Studio album by Roy Brown
- Released: 1971
- Genre: Nova trova, Puerto Rican folk music
- Label: Disco Libre

Roy Brown chronology
| Yo Protesto (1969) | Basta Ya... Revolución (1971) | Roy Brown III (1973) |

= Basta Ya... Revolución =

Basta Ya... Revolución is the second studion album by Puerto Rican folk singer Roy Brown.
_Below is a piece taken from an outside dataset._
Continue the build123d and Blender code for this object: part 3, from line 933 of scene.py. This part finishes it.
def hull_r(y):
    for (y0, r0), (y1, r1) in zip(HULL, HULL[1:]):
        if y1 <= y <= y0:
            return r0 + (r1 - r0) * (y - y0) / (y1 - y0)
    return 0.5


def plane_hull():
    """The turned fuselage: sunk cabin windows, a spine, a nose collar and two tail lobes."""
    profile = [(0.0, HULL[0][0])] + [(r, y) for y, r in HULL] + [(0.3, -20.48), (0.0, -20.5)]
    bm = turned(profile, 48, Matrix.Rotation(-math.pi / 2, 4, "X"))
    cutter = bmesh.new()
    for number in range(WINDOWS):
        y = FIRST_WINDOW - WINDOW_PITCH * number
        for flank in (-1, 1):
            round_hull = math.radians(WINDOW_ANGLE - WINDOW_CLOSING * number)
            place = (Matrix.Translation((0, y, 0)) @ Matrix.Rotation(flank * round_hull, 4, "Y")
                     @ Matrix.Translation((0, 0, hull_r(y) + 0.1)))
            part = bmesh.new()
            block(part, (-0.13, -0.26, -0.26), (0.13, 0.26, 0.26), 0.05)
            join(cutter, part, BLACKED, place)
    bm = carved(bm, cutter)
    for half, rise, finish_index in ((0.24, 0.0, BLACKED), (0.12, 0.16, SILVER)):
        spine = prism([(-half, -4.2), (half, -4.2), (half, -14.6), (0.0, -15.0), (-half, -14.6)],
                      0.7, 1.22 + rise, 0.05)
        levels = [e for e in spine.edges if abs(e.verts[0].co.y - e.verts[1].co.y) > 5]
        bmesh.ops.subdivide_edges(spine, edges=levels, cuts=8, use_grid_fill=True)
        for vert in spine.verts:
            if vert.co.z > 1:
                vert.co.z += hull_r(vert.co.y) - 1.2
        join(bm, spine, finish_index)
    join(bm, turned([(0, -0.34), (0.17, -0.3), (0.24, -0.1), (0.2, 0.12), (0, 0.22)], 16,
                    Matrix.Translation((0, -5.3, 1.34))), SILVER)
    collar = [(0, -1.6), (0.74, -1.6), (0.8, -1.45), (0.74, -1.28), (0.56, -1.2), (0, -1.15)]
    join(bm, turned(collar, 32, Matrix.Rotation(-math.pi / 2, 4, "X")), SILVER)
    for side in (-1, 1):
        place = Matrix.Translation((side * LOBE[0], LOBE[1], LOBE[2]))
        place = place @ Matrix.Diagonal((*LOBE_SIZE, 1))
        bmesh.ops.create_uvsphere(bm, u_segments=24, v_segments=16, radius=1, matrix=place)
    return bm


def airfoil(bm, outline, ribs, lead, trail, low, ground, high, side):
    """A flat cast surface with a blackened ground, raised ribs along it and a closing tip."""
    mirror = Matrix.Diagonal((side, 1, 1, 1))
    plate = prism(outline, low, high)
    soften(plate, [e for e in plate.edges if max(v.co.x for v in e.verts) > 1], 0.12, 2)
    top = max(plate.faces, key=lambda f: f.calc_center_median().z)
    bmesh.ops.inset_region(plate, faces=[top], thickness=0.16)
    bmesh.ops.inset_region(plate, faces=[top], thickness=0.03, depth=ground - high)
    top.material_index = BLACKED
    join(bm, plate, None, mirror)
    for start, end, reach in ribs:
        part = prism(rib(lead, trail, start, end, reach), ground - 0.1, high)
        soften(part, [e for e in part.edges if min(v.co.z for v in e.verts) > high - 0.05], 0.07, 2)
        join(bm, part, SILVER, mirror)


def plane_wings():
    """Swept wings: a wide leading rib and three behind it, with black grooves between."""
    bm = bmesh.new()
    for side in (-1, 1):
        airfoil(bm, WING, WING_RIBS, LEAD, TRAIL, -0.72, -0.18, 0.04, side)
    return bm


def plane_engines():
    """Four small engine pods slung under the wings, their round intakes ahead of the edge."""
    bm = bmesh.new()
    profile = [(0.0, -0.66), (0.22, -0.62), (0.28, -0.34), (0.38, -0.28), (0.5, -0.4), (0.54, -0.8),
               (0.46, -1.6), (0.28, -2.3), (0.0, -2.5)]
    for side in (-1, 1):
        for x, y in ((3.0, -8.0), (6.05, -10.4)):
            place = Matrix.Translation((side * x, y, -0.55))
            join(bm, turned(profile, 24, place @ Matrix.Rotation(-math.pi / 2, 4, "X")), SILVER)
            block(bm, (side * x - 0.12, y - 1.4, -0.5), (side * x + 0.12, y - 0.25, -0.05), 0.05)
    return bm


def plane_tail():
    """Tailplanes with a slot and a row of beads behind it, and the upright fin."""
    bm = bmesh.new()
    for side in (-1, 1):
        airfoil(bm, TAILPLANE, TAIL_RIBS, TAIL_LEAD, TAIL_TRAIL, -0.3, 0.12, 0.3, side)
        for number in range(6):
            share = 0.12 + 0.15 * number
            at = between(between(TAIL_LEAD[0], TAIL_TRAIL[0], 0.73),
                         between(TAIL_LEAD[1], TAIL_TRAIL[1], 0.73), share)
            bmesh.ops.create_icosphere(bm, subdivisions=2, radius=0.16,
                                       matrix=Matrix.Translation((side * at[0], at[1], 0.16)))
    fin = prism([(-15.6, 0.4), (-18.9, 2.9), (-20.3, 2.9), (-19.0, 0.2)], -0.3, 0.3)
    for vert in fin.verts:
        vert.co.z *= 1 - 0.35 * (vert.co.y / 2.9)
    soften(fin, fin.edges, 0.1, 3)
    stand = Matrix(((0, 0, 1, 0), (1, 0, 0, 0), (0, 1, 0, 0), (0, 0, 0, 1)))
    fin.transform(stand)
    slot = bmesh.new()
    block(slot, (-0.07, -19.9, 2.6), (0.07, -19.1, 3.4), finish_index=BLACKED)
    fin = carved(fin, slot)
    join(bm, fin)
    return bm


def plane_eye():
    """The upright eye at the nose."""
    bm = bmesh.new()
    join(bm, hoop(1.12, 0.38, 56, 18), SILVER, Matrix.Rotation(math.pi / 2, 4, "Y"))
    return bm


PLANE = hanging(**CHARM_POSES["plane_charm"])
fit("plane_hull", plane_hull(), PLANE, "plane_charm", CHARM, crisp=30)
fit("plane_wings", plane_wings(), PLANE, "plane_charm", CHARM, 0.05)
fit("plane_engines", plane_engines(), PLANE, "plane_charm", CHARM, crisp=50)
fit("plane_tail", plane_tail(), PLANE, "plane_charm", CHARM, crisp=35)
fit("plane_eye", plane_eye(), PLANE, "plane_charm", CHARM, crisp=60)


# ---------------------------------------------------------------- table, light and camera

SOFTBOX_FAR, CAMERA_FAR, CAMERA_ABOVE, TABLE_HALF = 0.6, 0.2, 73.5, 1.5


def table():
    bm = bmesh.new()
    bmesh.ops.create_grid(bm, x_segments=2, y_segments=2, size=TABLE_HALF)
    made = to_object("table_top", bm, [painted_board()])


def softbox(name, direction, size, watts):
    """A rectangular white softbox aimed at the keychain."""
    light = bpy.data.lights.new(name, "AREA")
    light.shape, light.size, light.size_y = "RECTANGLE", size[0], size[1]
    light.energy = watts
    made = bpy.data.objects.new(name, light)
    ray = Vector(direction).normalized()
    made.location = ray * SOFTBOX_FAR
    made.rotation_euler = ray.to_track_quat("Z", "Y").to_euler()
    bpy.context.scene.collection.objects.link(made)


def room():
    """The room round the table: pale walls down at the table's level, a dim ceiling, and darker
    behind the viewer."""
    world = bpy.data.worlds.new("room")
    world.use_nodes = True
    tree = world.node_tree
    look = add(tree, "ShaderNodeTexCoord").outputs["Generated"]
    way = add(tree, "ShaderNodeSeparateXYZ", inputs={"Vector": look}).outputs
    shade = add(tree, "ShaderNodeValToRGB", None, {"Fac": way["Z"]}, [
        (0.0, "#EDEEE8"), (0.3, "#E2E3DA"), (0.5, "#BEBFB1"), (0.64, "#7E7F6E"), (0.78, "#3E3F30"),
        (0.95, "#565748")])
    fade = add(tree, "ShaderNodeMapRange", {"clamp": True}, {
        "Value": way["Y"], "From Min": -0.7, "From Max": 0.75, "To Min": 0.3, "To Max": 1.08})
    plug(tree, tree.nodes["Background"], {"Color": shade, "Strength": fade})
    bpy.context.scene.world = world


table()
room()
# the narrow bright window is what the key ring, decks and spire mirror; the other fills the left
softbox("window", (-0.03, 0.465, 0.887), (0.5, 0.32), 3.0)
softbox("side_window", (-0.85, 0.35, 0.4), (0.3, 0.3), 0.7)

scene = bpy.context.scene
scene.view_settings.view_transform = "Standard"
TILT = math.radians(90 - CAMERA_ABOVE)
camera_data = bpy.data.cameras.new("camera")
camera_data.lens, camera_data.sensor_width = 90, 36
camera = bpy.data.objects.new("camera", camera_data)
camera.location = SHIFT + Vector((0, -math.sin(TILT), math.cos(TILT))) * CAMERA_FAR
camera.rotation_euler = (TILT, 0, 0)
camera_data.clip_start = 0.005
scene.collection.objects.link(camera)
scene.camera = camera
The album was released by Disco Libre in 1971.

==Track listing==

| No. | Title | Length |
|---|---|---|
| 1. | "Antonia murió de un balazo" |  |
| 2. | "Pa'l viejo y que adivine" |  |
| 3. | "Negrito bonito" |  |
| 4. | "Lamento nuyorquino" |  |
| 5. | "Falsos constructores" |  |
| 6. | "Al hombre nuevo (a la brigada de la zona minera)" |  |
| 7. | "Soy puertorriqueño" |  |
| 8. | "Vengan mis amigos" |  |
| 9. | "Descarga No. 51" |  |

== Cultural relevance ==

Along with Yo Protesto, this album is considered to be representative of the manifestations and rebellions of the time.

The song "Antonia murió de un balazo" is about the murder of student Antonia Martínez by a police officer during the 1970 riots at the University of Puerto Rico at Río Piedras.